I draw in part from an recent article in the Deseret News:
Fans of both Boise State and Brigham Young University had their spirits lifted last month when, at the end of a hard-fought football game, players from both teams held hands on the ﬁeld and joined in a prayer. They were led by Boise State’s team chaplain Mark Thornton. It was a powerful reminder that the passions of a hard fought football game take secondary importance to the concepts of brotherhood, mutual respect and human kindness. Players from many denominations participated. It was exactly the kind of thing this nation - divided by bitter partisanship and a pandemic needed more of.
An organization “The Freedom From Religion Foundation” in protest, sent a letter to the university asking it to terminate the position of team chaplain. The university counsel quickly capitulated saying, “it was educating the athletic department to ensure measures are taken now and in the future to resolve the issue and establish appropriate constitutional boundaries.” What is worse, the university went on to assure the foundation that the chaplain would no longer travel with the football team, nor would the school ever refer to him again as being associated with the team.

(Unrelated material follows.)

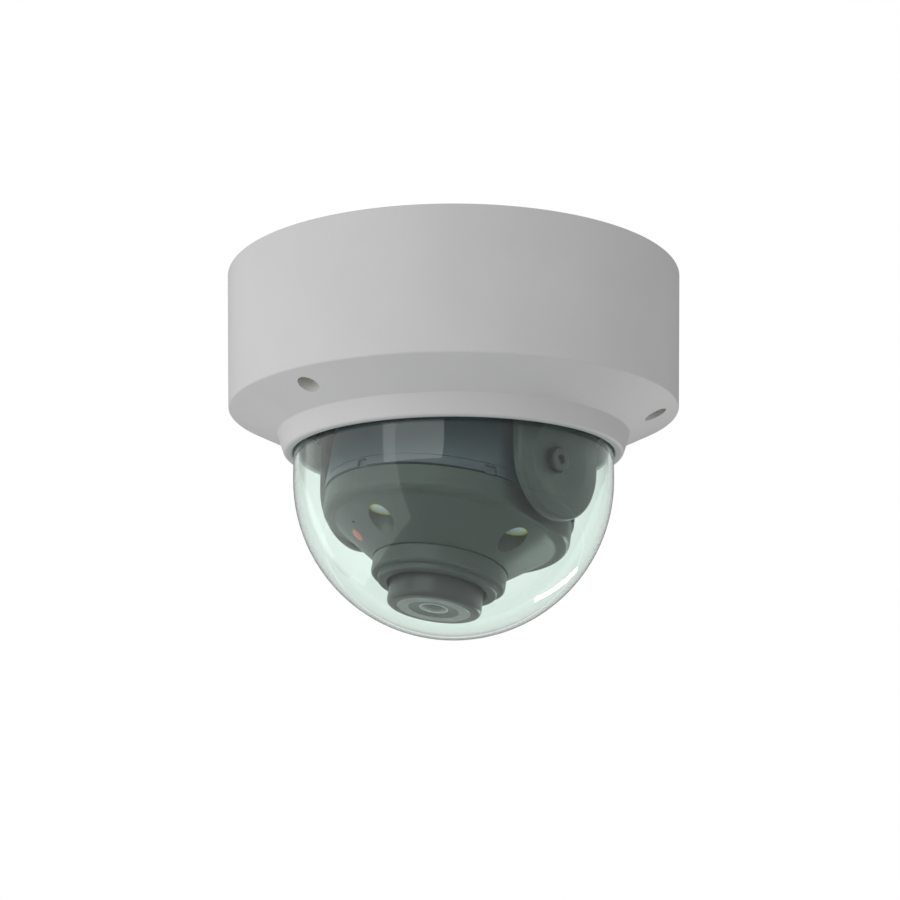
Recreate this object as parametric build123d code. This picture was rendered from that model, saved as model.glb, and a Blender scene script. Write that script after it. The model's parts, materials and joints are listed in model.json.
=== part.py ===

Shame on you Boise State. You have all too quickly given in to unreasonable voices that seek to intimidate and coerce organizations into severing all ties with religion. Why didn’t you have a little backbone and tell the “Freedom From Religion Foundation” to stay out of university practice that is loved by players and fans. You sold out without any defense. The fans and players you have oﬀended and disappointed far out number the folks you placated with your cowardly response. Again, shame on you. We expect greater courage and integrity from a university. What a poor example of leadership and responsibility. Why weren’t the fans and players more important to you than bowing to a little outside pressure from that foundation? What a disappointing performance. Even though the football team lost they certainly performed better than the institution that was supposed to support the players, the team and the fans.